しかし、まだまだ道半ばです。私たちが本当に目指したい世界は、食品ロスがない社会の実現です。そのためにも、まずはシェアシマが中心となって、食品業界全体で良い循環を生み出せるセカンダリーマーケットを構築していきます。
MEMBER’S VOICE
ICS-net株式会社
代表取締役
小池 祥悟
2017年の創業から、丸6年が経過しました。初年度は、前職の取引先を回りながらも、会社を作り運営していくことに奔走。当時は、長野市内の8畳一間のマンションを借りて創業いたしました。
2019年に「シェアシマ」を上市した際には、私含めて社員数は4人。副業・業務委託人材もいない中で、長野県庁で記者発表を行い、日経新聞や地元の新聞に取り上げて頂き、NHK長野でもその様子が放送されました。2020年には世界中がコロナに見舞われ、ここでシェアシマの会員数が一気に増えます。しかし、当時は新しい営業先の開拓に手が回らず、長野県より直接依頼を受けたWEBサイトの運営を、寝る間も惜しんで毎日作業をしておりました。

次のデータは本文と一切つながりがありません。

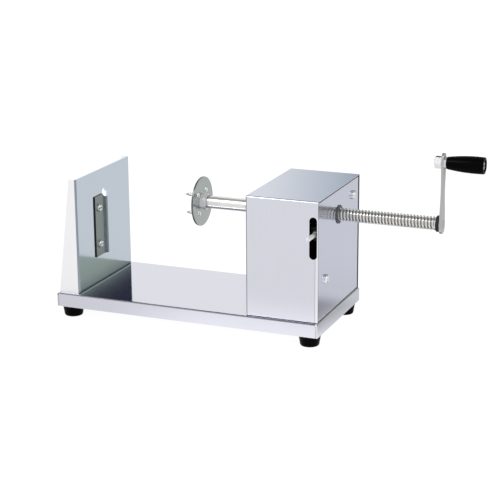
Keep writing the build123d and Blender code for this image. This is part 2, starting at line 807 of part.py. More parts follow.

転機となったのは、2020年のピッチ大会でのグランプリの受賞。ここから、受託事業や食品卸事業を一旦縮小させ、「シェアシマ」をサービスとしてより拡大させるために舵を切りました。あれから3年。社員数も増え、協力者も増え、会員数も3,000人を突破しました。そしていよいよ今期は、マネタイズする瞬間を迎えようとしています。
今はまだまだ小さな「シェアシマ」ですが、近い将来「食品製造業の中心的存在」となれるよう、7期目も引き続き邁進していきます。